Requirement » Give the data a second time, exactly and in full.
* start *
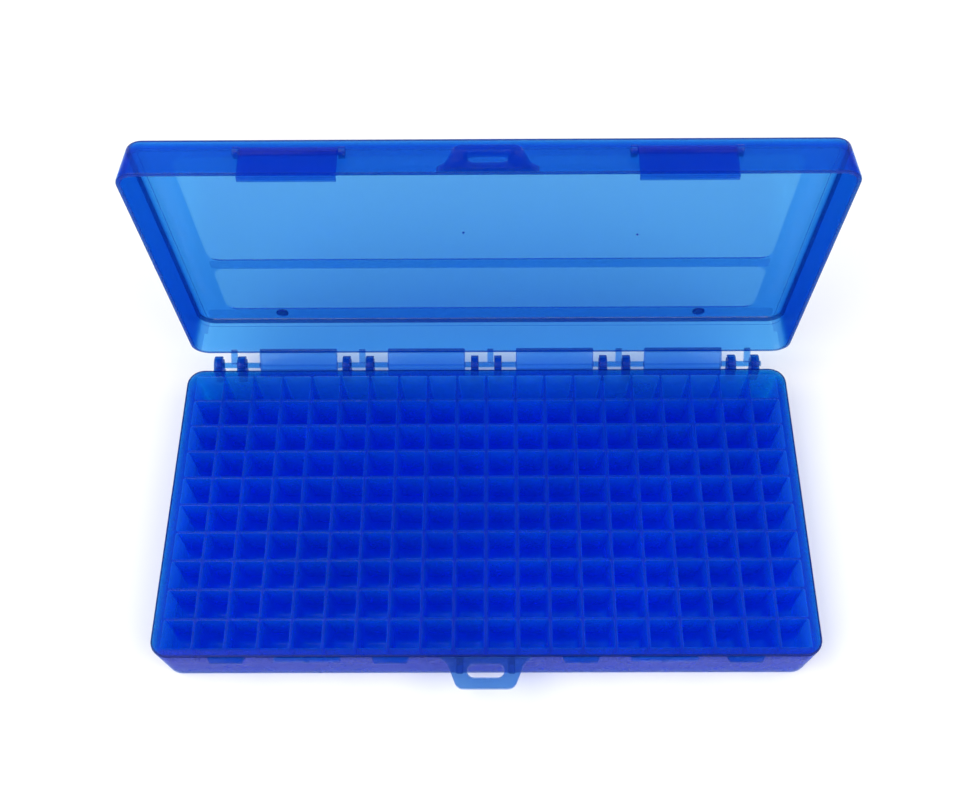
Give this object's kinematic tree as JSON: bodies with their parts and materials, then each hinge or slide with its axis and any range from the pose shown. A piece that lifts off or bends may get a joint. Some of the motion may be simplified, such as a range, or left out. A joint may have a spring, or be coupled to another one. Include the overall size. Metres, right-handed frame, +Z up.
{
  "type": "divided storage box",
  "caption": "Shallow translucent plastic box with a grid of open square cells, a hinged see-through lid, two snap latches and a slotted front tab.",
  "frame": {"origin": "centre of the underside of the base tray, on the surface it stands on", "axes": "+Z up, +Y towards the hinge, +X along the length, to the right when the front tab faces the user"},
  "size_m": [0.2594, 0.1635, 0.1656],
  "materials": {
    "base_plastic": "translucent royal blue, satin moulded surface",
    "lid_plastic": "translucent royal blue, clearer over the thin panel",
    "latch_plastic": "translucent royal blue, satin"
  },
  "bodies": {
    "base": {"base_walls": "base_plastic", "base_floor": "base_plastic", "row_dividers": "base_plastic", "column_dividers": "base_plastic", "base_tab": "base_plastic", "tab_gussets": "base_plastic", "rim_ledges": "base_plastic", "catch_pads": "base_plastic", "catch_nibs": "base_plastic", "hinge_clips": "base_plastic"},
    "lid": {"lid_walls": "lid_plastic", "lid_panel": "lid_plastic", "panel_bosses": "lid_plastic", "lid_tab": "lid_plastic", "hinge_leaves": "lid_plastic", "hinge_rods": "lid_plastic", "rod_webs": "lid_plastic", "latch_ears": "lid_plastic"},
    "latch_left": {"latch_left": "latch_plastic"},
    "latch_right": {"latch_right": "latch_plastic"}
  },
  "joints": [
    {"name": "lid_hinge", "type": "hinge", "parent": "base", "child": "lid", "pos_m": [0.0018, 0.06848, 0.02103], "axis": [1, 0, 0], "range_deg": [0, 86.4]},
    {"name": "latch_left_pivot", "type": "hinge", "parent": "lid", "child": "latch_left", "pos_m": [-0.0664, 0.07186, 0.15516], "axis": [1, 0, 0], "range_deg": [-95, 0]},
    {"name": "latch_right_pivot", "type": "hinge", "parent": "lid", "child": "latch_right", "pos_m": [0.07, 0.07186, 0.15516], "axis": [1, 0, 0], "range_deg": [-95, 0]}
  ]
}
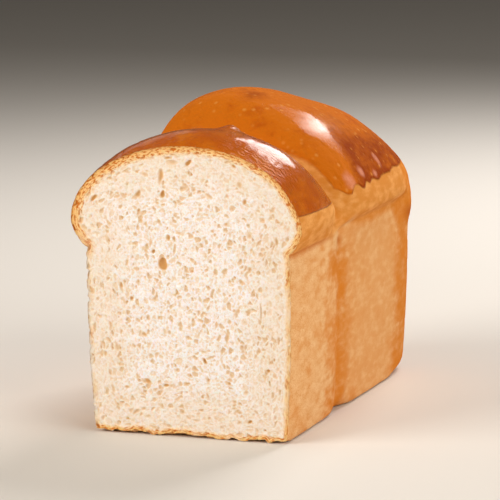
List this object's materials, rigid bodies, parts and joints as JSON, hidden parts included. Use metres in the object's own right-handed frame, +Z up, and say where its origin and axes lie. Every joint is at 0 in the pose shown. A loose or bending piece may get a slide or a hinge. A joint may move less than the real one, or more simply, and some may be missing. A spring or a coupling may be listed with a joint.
* end *
Correct response »
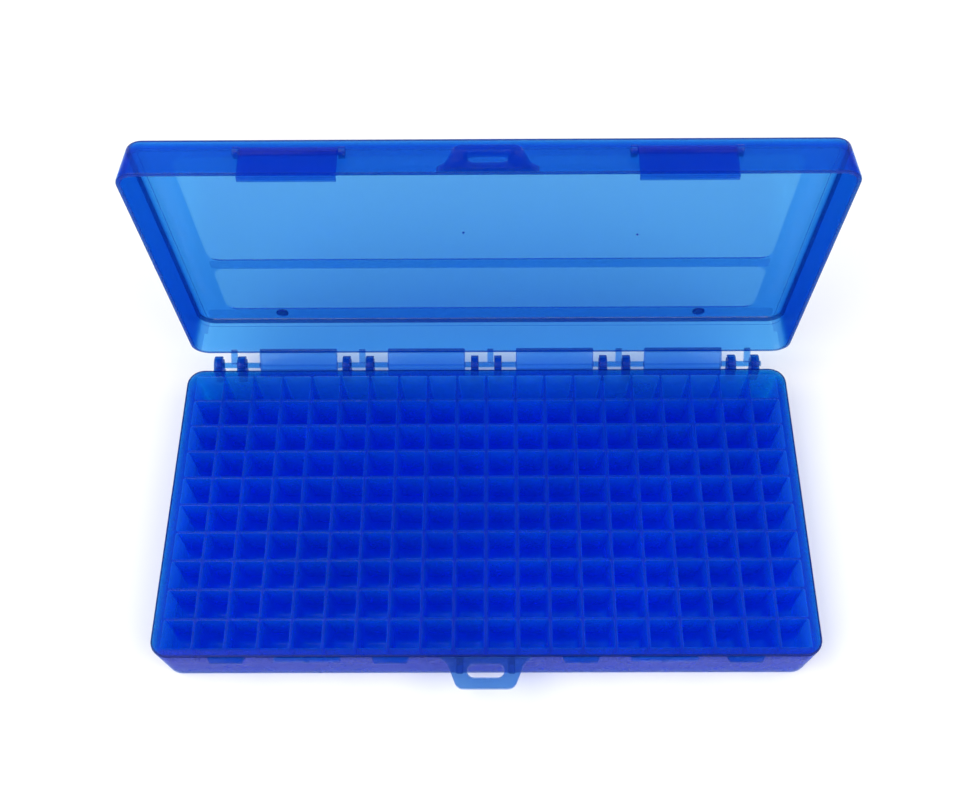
Give this object's kinematic tree as JSON: bodies with their parts and materials, then each hinge or slide with its axis and any range from the pose shown. A piece that lifts off or bends may get a joint. Some of the motion may be simplified, such as a range, or left out. A joint may have a spring, or be coupled to another one. Include the overall size. Metres, right-handed frame, +Z up.
{
  "type": "divided storage box",
  "caption": "Shallow translucent plastic box with a grid of open square cells, a hinged see-through lid, two snap latches and a slotted front tab.",
  "frame": {"origin": "centre of the underside of the base tray, on the surface it stands on", "axes": "+Z up, +Y towards the hinge, +X along the length, to the right when the front tab faces the user"},
  "size_m": [0.2594, 0.1635, 0.1656],
  "materials": {
    "base_plastic": "translucent royal blue, satin moulded surface",
    "lid_plastic": "translucent royal blue, clearer over the thin panel",
    "latch_plastic": "translucent royal blue, satin"
  },
  "bodies": {
    "base": {"base_walls": "base_plastic", "base_floor": "base_plastic", "row_dividers": "base_plastic", "column_dividers": "base_plastic", "base_tab": "base_plastic", "tab_gussets": "base_plastic", "rim_ledges": "base_plastic", "catch_pads": "base_plastic", "catch_nibs": "base_plastic", "hinge_clips": "base_plastic"},
    "lid": {"lid_walls": "lid_plastic", "lid_panel": "lid_plastic", "panel_bosses": "lid_plastic", "lid_tab": "lid_plastic", "hinge_leaves": "lid_plastic", "hinge_rods": "lid_plastic", "rod_webs": "lid_plastic", "latch_ears": "lid_plastic"},
    "latch_left": {"latch_left": "latch_plastic"},
    "latch_right": {"latch_right": "latch_plastic"}
  },
  "joints": [
    {"name": "lid_hinge", "type": "hinge", "parent": "base", "child": "lid", "pos_m": [0.0018, 0.06848, 0.02103], "axis": [1, 0, 0], "range_deg": [0, 86.4]},
    {"name": "latch_left_pivot", "type": "hinge", "parent": "lid", "child": "latch_left", "pos_m": [-0.0664, 0.07186, 0.15516], "axis": [1, 0, 0], "range_deg": [-95, 0]},
    {"name": "latch_right_pivot", "type": "hinge", "parent": "lid", "child": "latch_right", "pos_m": [0.07, 0.07186, 0.15516], "axis": [1, 0, 0], "range_deg": [-95, 0]}
  ]
}
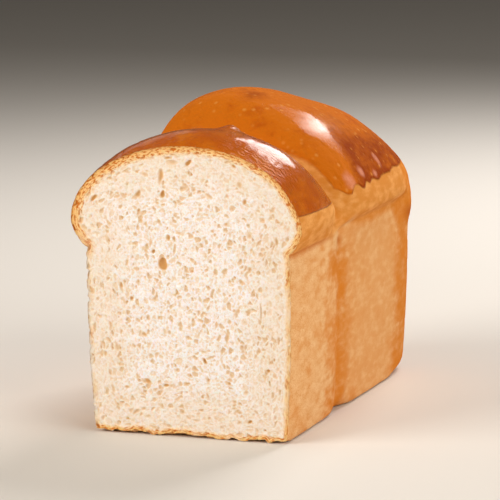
List this object's materials, rigid bodies, parts and joints as JSON, hidden parts included. Use metres in the object's own right-handed frame, +Z up, and say where its origin and axes lie. Every joint is at 0 in the pose shown. A loose or bending piece may get a slide or a hinge. A joint may move less than the real one, or more simply, and some may be missing. A spring or a coupling may be listed with a joint.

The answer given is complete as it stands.